I feel like such a moron as I pace around my bedroom. Obsessing over my own father—figure—for years, like a total creep. I just want these feelings to go away, but I’m not sure they ever will. It’s like a sickness… A terminal disease with no cure.

Trust me, I’ve tried to transfer the feelings onto others. I’ve hooked up with a few guys, more in the past year than before. I didn’t even have my first kiss until I was fifteen, because I never wanted to give it to anyone who wasn’t my own goddamn guardian. But I finally bit the bullet and did it. And it felt… so fucking wrong.

But I kept getting back up on that horse, only to be tossed off every time in disappointment. I lost my virginity six months ago to a dude from school, and even that just felt like a means to an end.

We’ve fucked a couple of times since, and it’s alright I guess, because he’s hot. He’s the captain of the football team, but he’s straight, so no one’s allowed to know he likes putting his dick in guys. Not that I even care, because I don’t want anything from him. Anything but a meaningless distraction.

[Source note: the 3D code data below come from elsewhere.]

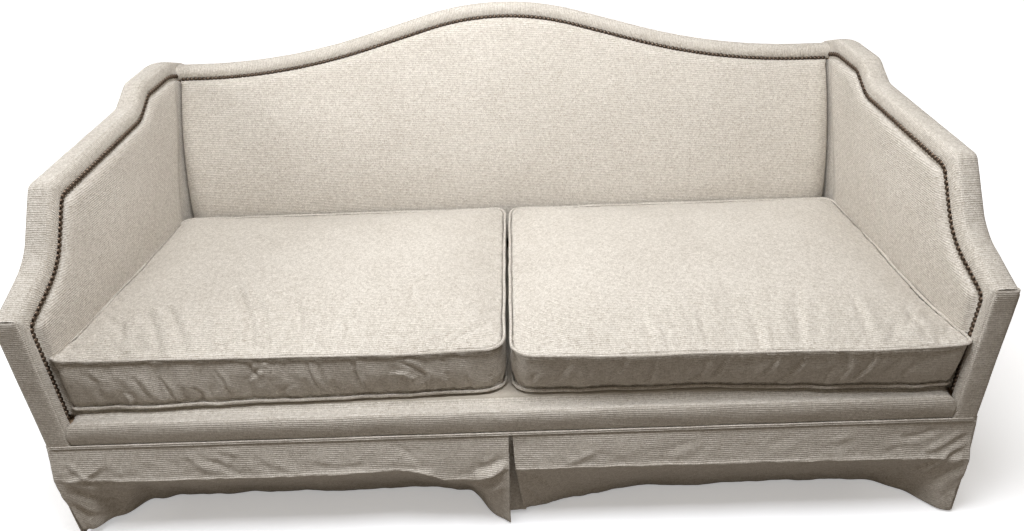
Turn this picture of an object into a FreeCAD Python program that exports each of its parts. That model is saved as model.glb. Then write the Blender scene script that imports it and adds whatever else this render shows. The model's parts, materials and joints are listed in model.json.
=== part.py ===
import FreeCAD, Part

import math
import os

from FreeCAD import Vector

# Camelback sofa: hardwood frame, sprung seat, tight back, two loose seat cushions and a skirt.
# Millimetres and degrees. X runs along the sofa, positive to the right of someone facing it.
# Y runs from the front to the back and Z is up. The sizes below are measured from the arm
# fronts (Y) and from the underside of the frame (rises); left and right are as seen from the
# front. The finished pieces are centred over the footprint, with the floor at Z = 0.

# Overall sizes
width = 2040.0
base_depth = 800.0
back_rake = 12.0
leg_height = 180.0

# Upholstered slabs round the frame
arm_thickness = 50.0
padding = 12.0
back_front_padding = 14.0

# Arm outline from front to back: the sweep and the knee are set back from the arm front, and the
# rest is placed from the foot of the back. Rises are above the frame's underside.
arm_front_rise = 421.0
sweep_setback = 131.0
sweep_rise = 483.0
sweep_radius = 150.0
knee_setback = 221.0
knee_rise = 620.0
knee_radius = 25.0
saddle_ahead = 188.0
saddle_rise = 662.0
saddle_radius = 50.0
shoulder_ahead = 115.0
shoulder_rise = 710.0
shoulder_radius = 60.0
crest_behind = 40.0
crest_rise = 724.0
crest_radius = 200.0
arm_rear_rise = 693.0

# Camel back outline, measured up the raked face
back_end_rise = 705.0
hump_flat = 324.0
hump_slope = 15.7
hump_radius = 817.0
hump_foot_radius = 1830.0

# Borders and nail trim
arm_border_width = 40.0
arm_front_border_width = 26.0
back_border_width = 42.0
least_corner_radius = 12.0
nail_width = 10.0
nail_height = 1.5

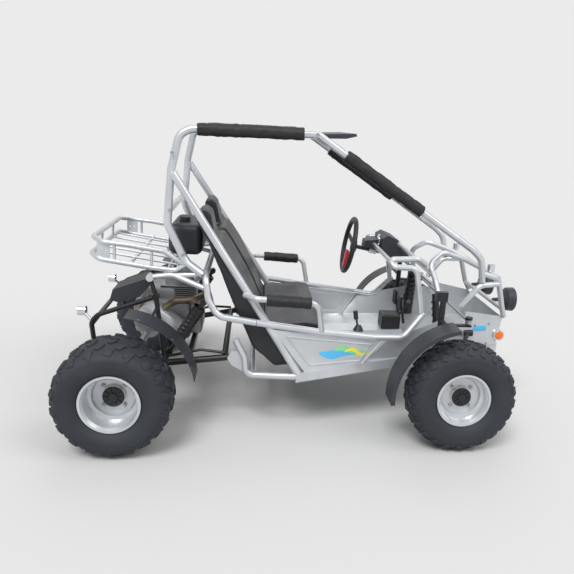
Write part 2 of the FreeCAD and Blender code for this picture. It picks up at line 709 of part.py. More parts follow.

An ultimate dissatisfaction.

Crawling into my bed beneath the covers, I grab my phone where it’s been charging on the nightstand. Speak of the devil, I have a new text from Tanner. I open it to find a dick pic, and I roll my eyes. Why am I not surprised one bit?

It’s a decent dick, and I guess it sort of gives my own erection some traction, but not much. I’m too lost in my own head, too focused on my sick crush to even bother responding. Instead, I stuff my phone under the pillow next to me and close my eyes.

My hand slithers down to the waistband of my sweats, slipping inside and grazing myself over my boxers. Teasing my hardening flesh, my mind swims with images of the man downstairs. The man who’s almost twice my age, and technically my father. Though not by blood, it’s still wrong. I’ve known him literally my entire life. He raised me… Changed my diapers and shit.

It’s twisted.

He taught me how to ride a bike, how to shave, how to drive; he comforted me when I got hurt, and scolded me when I fucked up. He’s been my fucking father my whole life, yet now I look at him like he’s supposed to be more than that.

I’ve always prayed that it’s just an attraction. Because he’s hot as fuck, nothing more.

But as my lips quiver and my fist curls around my erection to visions of him touching me the way I’m touching myself, I can’t even be sure.

All I know is that I’m jerking off to thoughts of my dad right now…

And less than two minutes later, I’m coming in my hand with his face in my brain.